Available data |

○ ○ ○

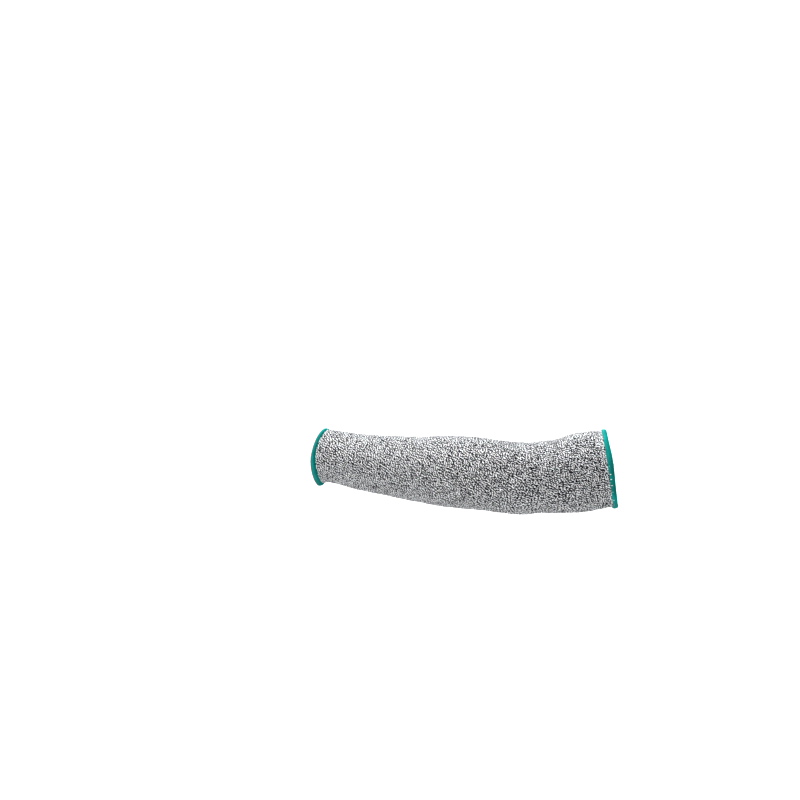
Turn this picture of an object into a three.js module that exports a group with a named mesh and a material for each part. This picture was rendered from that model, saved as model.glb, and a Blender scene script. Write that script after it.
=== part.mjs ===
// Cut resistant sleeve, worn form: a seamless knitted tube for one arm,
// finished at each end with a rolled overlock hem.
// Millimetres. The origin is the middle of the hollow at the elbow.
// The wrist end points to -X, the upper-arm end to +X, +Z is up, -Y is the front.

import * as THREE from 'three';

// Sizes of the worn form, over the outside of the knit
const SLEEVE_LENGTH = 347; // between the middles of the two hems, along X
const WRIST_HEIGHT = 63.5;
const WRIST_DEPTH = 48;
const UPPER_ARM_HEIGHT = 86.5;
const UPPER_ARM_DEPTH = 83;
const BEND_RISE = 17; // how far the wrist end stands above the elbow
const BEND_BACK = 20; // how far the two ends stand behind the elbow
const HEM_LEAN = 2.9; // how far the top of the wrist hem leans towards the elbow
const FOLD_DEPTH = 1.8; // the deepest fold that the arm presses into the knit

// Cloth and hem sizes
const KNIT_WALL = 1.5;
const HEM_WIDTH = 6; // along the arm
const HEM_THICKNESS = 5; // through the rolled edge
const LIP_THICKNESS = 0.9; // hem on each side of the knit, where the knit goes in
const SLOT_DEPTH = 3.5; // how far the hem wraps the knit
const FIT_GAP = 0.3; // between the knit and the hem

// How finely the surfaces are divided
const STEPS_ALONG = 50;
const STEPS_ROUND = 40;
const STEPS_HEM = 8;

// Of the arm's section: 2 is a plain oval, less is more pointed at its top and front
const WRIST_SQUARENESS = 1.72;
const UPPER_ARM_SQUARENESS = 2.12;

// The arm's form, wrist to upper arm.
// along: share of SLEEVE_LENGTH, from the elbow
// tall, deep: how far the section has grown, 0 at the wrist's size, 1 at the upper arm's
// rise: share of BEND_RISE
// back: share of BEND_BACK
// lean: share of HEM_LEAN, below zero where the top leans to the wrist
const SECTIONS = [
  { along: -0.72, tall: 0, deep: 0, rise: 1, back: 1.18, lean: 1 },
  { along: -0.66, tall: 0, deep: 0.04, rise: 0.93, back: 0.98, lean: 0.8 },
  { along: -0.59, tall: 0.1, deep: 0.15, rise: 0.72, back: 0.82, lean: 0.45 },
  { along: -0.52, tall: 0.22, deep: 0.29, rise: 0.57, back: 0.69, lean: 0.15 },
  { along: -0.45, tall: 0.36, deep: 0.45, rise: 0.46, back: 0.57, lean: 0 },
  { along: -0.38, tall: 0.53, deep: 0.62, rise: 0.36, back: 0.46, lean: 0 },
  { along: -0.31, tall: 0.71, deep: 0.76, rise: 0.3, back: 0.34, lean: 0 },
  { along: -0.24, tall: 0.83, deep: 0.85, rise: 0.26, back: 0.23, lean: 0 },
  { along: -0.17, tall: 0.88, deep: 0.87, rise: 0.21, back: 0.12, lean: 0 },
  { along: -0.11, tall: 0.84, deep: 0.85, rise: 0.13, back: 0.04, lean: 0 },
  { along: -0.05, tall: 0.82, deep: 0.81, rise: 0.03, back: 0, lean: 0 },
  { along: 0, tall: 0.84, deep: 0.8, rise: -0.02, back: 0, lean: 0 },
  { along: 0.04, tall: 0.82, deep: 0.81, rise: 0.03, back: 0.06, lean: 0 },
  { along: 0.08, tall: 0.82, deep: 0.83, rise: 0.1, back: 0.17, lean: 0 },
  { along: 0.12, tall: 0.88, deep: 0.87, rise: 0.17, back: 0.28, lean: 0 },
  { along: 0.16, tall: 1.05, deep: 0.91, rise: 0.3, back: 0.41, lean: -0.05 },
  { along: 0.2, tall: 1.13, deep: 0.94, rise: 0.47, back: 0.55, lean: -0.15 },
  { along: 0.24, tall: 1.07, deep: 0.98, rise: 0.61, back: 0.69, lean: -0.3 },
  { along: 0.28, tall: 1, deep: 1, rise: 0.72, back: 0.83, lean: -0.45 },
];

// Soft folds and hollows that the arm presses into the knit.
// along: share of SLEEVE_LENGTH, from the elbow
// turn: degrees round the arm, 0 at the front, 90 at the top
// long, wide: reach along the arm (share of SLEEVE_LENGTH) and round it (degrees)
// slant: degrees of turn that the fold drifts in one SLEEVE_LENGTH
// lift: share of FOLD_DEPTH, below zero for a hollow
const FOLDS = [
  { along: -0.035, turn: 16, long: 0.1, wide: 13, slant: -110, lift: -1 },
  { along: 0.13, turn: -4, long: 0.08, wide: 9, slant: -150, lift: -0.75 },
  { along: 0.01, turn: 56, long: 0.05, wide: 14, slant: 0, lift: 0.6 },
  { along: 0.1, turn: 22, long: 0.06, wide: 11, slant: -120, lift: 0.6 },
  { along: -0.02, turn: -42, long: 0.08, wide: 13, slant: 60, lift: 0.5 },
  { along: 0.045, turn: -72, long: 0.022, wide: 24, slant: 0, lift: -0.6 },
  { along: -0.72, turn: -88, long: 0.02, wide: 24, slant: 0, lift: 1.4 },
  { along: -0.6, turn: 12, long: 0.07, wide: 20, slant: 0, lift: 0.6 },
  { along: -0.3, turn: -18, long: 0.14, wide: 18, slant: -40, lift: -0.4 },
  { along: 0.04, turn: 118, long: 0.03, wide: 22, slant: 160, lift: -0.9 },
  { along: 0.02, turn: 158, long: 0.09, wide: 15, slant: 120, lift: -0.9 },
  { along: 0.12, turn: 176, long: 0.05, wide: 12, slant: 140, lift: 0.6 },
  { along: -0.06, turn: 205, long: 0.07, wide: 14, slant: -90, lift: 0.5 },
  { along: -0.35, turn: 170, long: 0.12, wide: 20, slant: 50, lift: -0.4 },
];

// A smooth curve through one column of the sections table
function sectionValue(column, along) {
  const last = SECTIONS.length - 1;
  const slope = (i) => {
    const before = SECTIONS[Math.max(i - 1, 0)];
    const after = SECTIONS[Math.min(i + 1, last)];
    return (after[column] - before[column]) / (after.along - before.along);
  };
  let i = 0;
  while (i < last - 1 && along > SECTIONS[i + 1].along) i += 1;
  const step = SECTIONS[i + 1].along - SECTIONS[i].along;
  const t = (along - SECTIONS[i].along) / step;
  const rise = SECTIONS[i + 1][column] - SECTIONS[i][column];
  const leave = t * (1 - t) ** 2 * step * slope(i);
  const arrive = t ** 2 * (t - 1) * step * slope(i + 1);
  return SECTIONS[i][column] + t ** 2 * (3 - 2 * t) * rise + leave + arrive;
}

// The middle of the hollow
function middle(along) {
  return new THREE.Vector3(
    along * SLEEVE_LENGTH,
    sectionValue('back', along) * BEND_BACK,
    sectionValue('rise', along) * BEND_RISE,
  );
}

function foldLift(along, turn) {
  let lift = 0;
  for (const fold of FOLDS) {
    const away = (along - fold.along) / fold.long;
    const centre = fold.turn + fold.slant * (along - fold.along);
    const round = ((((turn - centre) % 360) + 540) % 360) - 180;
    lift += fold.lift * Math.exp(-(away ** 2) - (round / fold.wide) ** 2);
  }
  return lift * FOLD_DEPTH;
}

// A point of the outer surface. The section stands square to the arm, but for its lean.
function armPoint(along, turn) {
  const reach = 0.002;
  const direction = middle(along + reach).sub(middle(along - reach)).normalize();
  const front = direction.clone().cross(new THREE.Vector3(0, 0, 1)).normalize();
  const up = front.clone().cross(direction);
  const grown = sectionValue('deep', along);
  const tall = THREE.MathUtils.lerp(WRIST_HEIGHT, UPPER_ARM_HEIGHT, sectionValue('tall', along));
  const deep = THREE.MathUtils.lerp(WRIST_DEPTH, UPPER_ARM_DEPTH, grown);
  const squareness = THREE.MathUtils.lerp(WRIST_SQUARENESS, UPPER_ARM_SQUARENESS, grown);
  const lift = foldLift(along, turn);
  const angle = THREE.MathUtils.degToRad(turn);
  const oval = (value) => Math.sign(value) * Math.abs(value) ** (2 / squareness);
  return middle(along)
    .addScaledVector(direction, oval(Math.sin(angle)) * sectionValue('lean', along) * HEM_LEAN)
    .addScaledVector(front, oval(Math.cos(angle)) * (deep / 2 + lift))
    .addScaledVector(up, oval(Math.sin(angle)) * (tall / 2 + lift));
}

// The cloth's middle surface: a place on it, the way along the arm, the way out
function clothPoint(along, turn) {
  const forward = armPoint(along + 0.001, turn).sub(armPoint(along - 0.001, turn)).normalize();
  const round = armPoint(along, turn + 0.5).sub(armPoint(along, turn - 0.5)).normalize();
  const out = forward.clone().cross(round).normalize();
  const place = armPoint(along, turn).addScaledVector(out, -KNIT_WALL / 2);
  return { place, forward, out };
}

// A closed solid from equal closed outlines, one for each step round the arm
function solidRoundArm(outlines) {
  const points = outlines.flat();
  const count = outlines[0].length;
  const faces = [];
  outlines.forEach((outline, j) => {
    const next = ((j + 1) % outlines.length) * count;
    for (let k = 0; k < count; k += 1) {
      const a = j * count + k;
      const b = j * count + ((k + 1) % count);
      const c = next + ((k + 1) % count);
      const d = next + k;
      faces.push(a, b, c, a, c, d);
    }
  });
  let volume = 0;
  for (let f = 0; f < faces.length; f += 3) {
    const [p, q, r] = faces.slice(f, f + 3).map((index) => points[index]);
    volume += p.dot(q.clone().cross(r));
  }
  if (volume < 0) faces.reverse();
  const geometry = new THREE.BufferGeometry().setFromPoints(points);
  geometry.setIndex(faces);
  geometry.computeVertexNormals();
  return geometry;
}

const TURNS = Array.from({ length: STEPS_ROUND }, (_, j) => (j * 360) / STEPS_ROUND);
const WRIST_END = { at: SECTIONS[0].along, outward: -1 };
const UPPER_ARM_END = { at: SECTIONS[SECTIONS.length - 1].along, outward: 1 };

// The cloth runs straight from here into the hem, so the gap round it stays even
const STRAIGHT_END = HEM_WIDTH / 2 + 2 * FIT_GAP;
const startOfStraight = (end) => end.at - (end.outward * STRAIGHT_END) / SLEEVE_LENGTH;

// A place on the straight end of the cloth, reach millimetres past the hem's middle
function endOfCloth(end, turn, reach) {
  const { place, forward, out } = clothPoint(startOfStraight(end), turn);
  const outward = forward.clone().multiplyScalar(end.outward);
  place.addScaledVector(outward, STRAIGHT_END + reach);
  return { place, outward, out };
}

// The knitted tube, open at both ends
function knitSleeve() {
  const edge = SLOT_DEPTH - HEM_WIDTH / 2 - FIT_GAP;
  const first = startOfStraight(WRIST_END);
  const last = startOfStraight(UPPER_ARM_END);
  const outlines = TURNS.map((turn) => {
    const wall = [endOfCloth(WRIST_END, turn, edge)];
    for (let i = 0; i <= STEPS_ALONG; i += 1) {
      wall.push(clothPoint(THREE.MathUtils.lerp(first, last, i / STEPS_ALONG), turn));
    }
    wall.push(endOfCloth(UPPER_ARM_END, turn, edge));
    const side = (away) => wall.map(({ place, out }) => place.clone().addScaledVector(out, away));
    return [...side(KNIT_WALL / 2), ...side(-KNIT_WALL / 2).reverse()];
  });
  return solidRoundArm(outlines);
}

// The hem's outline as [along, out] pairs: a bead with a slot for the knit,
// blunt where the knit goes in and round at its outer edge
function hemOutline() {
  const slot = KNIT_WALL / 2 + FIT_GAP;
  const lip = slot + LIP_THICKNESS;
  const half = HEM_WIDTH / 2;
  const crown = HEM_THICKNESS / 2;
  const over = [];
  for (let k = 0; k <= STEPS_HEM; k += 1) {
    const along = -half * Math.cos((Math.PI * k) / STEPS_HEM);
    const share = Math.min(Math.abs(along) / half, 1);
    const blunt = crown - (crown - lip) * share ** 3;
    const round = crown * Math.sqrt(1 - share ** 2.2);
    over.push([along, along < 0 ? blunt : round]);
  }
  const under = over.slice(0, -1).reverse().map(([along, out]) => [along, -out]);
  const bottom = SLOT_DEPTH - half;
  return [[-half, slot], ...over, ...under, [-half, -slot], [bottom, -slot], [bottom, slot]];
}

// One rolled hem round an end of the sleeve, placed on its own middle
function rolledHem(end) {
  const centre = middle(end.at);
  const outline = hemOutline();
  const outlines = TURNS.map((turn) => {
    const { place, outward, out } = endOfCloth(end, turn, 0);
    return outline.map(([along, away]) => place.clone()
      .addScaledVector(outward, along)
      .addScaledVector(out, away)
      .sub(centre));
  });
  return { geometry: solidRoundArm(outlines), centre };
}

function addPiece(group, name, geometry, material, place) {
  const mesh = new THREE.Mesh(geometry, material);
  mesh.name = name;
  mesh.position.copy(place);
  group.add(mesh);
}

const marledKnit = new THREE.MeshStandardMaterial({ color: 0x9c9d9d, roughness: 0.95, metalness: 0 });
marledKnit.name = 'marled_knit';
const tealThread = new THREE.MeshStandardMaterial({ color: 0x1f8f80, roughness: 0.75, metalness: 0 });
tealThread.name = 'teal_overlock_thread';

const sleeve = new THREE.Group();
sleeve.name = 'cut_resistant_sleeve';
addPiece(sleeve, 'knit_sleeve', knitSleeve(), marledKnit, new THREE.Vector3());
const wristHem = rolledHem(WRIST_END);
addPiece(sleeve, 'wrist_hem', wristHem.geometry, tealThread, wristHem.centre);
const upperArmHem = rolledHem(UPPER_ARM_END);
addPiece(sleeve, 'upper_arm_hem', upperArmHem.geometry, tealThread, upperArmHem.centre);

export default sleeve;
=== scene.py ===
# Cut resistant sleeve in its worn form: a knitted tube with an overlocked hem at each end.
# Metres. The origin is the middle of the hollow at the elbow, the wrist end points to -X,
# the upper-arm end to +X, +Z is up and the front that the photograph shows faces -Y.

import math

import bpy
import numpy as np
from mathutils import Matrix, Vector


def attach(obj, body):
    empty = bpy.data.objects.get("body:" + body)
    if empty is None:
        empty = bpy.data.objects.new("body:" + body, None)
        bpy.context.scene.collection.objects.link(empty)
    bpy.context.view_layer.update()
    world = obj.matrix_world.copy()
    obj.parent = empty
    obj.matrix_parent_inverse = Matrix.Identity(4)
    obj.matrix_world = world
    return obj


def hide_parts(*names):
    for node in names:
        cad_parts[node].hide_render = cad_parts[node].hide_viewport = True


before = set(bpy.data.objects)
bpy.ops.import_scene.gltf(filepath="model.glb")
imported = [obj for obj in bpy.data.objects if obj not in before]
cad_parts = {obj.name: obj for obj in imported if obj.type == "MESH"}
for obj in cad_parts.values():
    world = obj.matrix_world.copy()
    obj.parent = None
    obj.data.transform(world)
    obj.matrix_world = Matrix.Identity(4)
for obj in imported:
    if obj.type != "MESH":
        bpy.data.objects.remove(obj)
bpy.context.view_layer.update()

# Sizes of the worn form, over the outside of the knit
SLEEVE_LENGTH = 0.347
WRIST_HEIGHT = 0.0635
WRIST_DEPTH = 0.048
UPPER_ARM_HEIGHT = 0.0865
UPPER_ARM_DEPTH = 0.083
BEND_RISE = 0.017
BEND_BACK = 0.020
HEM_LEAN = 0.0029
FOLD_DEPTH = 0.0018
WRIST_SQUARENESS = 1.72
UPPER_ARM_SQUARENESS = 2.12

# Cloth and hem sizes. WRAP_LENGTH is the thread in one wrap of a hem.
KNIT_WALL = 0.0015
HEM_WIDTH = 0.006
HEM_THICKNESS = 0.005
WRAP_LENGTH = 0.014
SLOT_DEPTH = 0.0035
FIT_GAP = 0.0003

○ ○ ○

Starting at the first line of the material above, reproduce each line exactly up to and including the line with "const UPPER_ARM_SQUARENESS = 2.12;".

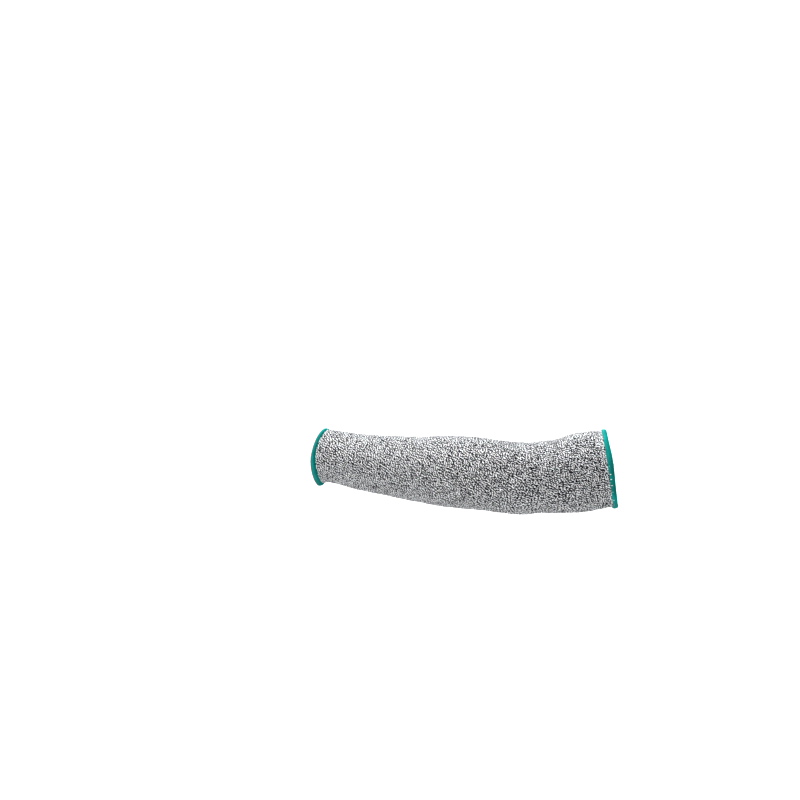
Turn this picture of an object into a three.js module that exports a group with a named mesh and a material for each part. This picture was rendered from that model, saved as model.glb, and a Blender scene script. Write that script after it.
=== part.mjs ===
// Cut resistant sleeve, worn form: a seamless knitted tube for one arm,
// finished at each end with a rolled overlock hem.
// Millimetres. The origin is the middle of the hollow at the elbow.
// The wrist end points to -X, the upper-arm end to +X, +Z is up, -Y is the front.

import * as THREE from 'three';

// Sizes of the worn form, over the outside of the knit
const SLEEVE_LENGTH = 347; // between the middles of the two hems, along X
const WRIST_HEIGHT = 63.5;
const WRIST_DEPTH = 48;
const UPPER_ARM_HEIGHT = 86.5;
const UPPER_ARM_DEPTH = 83;
const BEND_RISE = 17; // how far the wrist end stands above the elbow
const BEND_BACK = 20; // how far the two ends stand behind the elbow
const HEM_LEAN = 2.9; // how far the top of the wrist hem leans towards the elbow
const FOLD_DEPTH = 1.8; // the deepest fold that the arm presses into the knit

// Cloth and hem sizes
const KNIT_WALL = 1.5;
const HEM_WIDTH = 6; // along the arm
const HEM_THICKNESS = 5; // through the rolled edge
const LIP_THICKNESS = 0.9; // hem on each side of the knit, where the knit goes in
const SLOT_DEPTH = 3.5; // how far the hem wraps the knit
const FIT_GAP = 0.3; // between the knit and the hem

// How finely the surfaces are divided
const STEPS_ALONG = 50;
const STEPS_ROUND = 40;
const STEPS_HEM = 8;

// Of the arm's section: 2 is a plain oval, less is more pointed at its top and front
const WRIST_SQUARENESS = 1.72;
const UPPER_ARM_SQUARENESS = 2.12;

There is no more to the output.